## Given request:
Transcribe each line exactly.

---

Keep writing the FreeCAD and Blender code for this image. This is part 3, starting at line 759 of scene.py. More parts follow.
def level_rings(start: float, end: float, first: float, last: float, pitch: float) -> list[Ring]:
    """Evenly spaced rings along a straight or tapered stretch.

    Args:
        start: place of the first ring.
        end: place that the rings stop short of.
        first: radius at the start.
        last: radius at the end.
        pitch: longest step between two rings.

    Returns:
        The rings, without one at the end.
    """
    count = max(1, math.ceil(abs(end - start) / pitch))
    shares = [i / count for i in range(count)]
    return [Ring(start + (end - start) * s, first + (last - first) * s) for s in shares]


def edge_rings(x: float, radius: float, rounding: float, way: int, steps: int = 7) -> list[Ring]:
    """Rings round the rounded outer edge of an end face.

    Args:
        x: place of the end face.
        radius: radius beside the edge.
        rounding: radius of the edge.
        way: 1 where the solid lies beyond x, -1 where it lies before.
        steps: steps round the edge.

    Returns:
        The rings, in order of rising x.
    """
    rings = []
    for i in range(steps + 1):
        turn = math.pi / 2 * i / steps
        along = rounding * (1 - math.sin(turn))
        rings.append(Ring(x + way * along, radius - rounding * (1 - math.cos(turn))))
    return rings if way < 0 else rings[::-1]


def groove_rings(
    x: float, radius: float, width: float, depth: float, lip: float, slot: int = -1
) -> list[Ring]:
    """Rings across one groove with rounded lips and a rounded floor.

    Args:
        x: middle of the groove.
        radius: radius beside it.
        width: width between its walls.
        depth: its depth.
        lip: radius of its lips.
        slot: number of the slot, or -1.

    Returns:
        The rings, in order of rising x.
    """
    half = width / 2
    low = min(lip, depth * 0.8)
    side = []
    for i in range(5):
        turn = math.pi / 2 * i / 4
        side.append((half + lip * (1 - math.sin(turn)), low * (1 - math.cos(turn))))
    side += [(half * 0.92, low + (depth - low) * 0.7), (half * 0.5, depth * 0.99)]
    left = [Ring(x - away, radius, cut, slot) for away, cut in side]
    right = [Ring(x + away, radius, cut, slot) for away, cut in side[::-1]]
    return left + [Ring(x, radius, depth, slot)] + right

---

## Exercise answer:
Keep writing the FreeCAD and Blender code for this image. This is part 3, starting at line 759 of scene.py. More parts follow.
def level_rings(start: float, end: float, first: float, last: float, pitch: float) -> list[Ring]:
    """Evenly spaced rings along a straight or tapered stretch.

    Args:
        start: place of the first ring.
        end: place that the rings stop short of.
        first: radius at the start.
        last: radius at the end.
        pitch: longest step between two rings.

    Returns:
        The rings, without one at the end.
    """
    count = max(1, math.ceil(abs(end - start) / pitch))
    shares = [i / count for i in range(count)]
    return [Ring(start + (end - start) * s, first + (last - first) * s) for s in shares]


def edge_rings(x: float, radius: float, rounding: float, way: int, steps: int = 7) -> list[Ring]:
    """Rings round the rounded outer edge of an end face.

    Args:
        x: place of the end face.
        radius: radius beside the edge.
        rounding: radius of the edge.
        way: 1 where the solid lies beyond x, -1 where it lies before.
        steps: steps round the edge.

    Returns:
        The rings, in order of rising x.
    """
    rings = []
    for i in range(steps + 1):
        turn = math.pi / 2 * i / steps
        along = rounding * (1 - math.sin(turn))
        rings.append(Ring(x + way * along, radius - rounding * (1 - math.cos(turn))))
    return rings if way < 0 else rings[::-1]


def groove_rings(
    x: float, radius: float, width: float, depth: float, lip: float, slot: int = -1
) -> list[Ring]:
    """Rings across one groove with rounded lips and a rounded floor.

    Args:
        x: middle of the groove.
        radius: radius beside it.
        width: width between its walls.
        depth: its depth.
        lip: radius of its lips.
        slot: number of the slot, or -1.

    Returns:
        The rings, in order of rising x.
    """
    half = width / 2
    low = min(lip, depth * 0.8)
    side = []
    for i in range(5):
        turn = math.pi / 2 * i / 4
        side.append((half + lip * (1 - math.sin(turn)), low * (1 - math.cos(turn))))
    side += [(half * 0.92, low + (depth - low) * 0.7), (half * 0.5, depth * 0.99)]
    left = [Ring(x - away, radius, cut, slot) for away, cut in side]
    right = [Ring(x + away, radius, cut, slot) for away, cut in side[::-1]]
    return left + [Ring(x, radius, depth, slot)] + right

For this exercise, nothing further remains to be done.